The windows of opportunity for EEA firms to notify the FCA on the use of the temporary permissions regime or, for fund managers, the notification to continue to market in the UK, closed as of 30 January.

The FCA will continue to keep firms and consumers updated on any changes that will impact them. Firms should consider how Brexit will impact on their business and the actions needed to minimise the risks to customers.

For support with your Brexit planning, please contact us to see how we can help you.

PRA Updates & Developments

The Bank of England has published an article with the FCA encouraging firms to switch from LIBOR to SONIA for sterling interest rate swaps from Spring 2020. The change is intended to reduce the risks from creating new LIBOR exposures.

Following discussions between the FCA and market makers, 2 March 2020 has been identified as an appropriate date for this change to happen.


EU Regulatory Updates

The European Securities and Markets Authority (ESMA) has published a statement to clarify the issues relating to governance and reporting obligation for UK entities from 1 February 2020 following the UK’s withdrawal from the European Union.

EU law will continue to apply to the UK, as if it were a Member State, during the transposition period from 1 February 2020 to 31 December 2020. All rights and obligations to UK entities will continue to apply under relevant directives and regulations and ESMA will continue to directly supervise registered credit rating agencies, trade repositories and securitisation repositories established in the UK during this period.

Financial Crime

The FCA has become the anti-money laundering and counter-terrorist financing supervisor for businesses carrying out cryptoasset activities under the new Money Laundering Regulations 2019.

The regulator has published a new webpage for cryptoasset businesses setting out its supervision and actions if firms do not comply and meet the relevant standards.

The FCA requires businesses to:

  • Identify and assess the business’ money laundering and terrorist financing risks
  • Have in place appropriate policies, systems and controls
  • Appoint an individual within the firm to be responsible for compliance with the regulations
  • Undertake relevant customer due diligence
  • Undertake ongoing of all customers according to their risk profile

For expert advice and support in relation to AML/CTF in relation to cryptoasset business, please contact us.

HM Treasury has published its response to the consultation on the fifth money laundering directive into UK law.

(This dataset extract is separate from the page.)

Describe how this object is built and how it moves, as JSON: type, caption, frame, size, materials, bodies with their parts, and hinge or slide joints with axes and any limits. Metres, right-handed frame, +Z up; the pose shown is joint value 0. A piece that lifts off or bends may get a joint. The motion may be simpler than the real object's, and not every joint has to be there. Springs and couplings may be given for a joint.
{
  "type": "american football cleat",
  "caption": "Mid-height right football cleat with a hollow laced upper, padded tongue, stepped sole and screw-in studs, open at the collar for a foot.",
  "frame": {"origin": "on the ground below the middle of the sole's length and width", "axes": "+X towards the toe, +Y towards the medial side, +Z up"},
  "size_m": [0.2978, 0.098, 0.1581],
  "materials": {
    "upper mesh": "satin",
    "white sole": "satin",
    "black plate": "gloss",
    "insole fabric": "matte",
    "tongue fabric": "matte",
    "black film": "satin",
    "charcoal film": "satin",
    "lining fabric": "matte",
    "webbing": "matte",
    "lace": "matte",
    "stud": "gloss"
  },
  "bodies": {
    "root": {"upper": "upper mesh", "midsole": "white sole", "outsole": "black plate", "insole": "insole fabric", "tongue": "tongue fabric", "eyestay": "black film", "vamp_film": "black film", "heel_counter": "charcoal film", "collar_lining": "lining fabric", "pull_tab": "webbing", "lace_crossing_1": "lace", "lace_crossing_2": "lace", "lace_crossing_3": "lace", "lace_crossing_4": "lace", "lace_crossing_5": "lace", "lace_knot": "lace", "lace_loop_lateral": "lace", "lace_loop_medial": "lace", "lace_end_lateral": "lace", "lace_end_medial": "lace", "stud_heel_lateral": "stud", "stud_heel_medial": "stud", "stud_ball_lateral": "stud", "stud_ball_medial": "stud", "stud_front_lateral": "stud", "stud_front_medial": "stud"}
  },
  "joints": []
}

The directive has been transposed into UK law through The Money Laundering and Terrorist Financing (Amendment) Regulations 2019 which came into force on 10 January 2020.

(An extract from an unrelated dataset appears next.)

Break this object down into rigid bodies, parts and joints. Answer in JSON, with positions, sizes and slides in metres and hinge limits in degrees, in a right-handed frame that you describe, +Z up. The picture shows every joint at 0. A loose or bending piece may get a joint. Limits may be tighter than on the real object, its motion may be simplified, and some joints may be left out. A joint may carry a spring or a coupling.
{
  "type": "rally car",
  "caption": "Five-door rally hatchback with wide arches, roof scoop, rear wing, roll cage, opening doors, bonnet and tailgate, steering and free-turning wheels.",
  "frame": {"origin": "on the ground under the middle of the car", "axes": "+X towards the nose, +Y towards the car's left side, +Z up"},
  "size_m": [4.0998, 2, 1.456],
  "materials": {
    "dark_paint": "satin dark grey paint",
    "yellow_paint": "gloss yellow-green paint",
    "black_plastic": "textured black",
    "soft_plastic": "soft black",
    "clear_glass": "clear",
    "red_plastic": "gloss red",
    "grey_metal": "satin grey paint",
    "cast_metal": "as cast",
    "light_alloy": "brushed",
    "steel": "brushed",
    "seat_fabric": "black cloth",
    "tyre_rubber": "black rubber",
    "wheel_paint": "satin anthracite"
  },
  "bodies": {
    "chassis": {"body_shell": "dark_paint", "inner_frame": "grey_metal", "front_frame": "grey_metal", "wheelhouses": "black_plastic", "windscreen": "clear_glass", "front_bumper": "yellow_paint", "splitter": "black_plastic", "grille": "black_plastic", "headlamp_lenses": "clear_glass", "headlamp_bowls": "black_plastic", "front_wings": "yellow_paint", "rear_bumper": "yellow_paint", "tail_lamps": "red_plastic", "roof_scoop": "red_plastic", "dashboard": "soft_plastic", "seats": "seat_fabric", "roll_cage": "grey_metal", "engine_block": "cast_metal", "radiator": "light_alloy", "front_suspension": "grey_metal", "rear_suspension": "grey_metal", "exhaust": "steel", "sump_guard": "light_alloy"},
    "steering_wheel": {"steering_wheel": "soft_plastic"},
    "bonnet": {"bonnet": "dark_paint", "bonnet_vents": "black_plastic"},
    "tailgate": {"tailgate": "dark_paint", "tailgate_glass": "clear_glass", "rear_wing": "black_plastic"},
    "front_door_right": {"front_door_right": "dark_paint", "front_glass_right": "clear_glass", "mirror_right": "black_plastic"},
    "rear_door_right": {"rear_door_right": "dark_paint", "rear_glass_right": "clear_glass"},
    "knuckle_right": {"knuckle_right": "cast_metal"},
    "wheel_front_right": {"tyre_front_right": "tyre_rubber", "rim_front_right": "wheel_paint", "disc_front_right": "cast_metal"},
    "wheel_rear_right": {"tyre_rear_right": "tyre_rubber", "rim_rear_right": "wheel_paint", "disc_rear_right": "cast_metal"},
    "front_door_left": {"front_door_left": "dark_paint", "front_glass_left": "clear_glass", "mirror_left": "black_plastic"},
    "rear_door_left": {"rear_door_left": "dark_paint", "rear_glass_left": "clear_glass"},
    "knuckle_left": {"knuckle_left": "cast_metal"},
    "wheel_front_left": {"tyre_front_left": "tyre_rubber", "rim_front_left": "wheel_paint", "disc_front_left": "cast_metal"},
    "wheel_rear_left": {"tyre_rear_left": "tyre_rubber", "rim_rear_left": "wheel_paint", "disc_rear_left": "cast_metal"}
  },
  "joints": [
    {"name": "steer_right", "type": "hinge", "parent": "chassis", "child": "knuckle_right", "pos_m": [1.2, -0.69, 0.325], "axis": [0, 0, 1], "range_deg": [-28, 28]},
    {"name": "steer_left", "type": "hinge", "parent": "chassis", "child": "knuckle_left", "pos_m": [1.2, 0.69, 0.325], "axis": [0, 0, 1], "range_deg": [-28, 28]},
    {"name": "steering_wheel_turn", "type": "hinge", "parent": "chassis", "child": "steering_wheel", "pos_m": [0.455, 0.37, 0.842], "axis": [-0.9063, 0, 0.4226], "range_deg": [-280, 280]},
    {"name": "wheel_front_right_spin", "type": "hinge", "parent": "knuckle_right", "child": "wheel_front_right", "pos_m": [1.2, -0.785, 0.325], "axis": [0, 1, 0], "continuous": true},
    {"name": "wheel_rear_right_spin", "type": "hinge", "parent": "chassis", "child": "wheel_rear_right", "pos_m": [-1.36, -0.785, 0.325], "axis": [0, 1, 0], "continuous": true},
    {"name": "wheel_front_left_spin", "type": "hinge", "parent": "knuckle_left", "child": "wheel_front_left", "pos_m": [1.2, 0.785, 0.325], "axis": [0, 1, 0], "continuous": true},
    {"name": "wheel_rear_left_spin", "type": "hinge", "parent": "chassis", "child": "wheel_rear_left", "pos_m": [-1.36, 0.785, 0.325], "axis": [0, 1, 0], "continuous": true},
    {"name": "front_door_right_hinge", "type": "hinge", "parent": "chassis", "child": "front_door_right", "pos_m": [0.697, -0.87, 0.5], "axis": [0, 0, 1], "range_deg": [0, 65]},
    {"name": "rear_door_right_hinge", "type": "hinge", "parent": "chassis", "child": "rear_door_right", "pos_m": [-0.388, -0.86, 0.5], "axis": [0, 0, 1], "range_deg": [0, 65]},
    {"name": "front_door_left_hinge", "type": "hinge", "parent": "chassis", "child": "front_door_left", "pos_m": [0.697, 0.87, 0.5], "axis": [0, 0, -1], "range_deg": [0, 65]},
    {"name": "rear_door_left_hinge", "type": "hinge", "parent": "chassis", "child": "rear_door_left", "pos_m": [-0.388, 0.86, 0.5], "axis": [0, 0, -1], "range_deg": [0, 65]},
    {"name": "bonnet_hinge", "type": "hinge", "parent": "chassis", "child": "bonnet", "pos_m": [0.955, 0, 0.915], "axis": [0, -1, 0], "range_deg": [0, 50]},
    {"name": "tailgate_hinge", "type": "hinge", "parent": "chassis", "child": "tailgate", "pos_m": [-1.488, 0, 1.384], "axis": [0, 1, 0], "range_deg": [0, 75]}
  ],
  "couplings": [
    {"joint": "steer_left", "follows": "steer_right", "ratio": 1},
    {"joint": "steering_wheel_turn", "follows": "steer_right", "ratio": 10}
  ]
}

To discuss how the updated money laundering regulations impact your business, please contact us.

Enforcement Action

The FCA has published a final notice to Hall and Hanley Limited (HHL) for a financial penalty of £91,000. HHL is a claims management company which, prior to 1 April 2019, came under a different regulatory regime - the Conduct of Authorised Persons Rules 2014 (CAPR).

Under the CAPR, the firm was found to be in breach by negligently failing to take all reasonable measures to avoid purchasing marketing leads which were generated in breach of regulations and negligently failing to prevent one of its employees from copying customers’ signatures without their prior consent.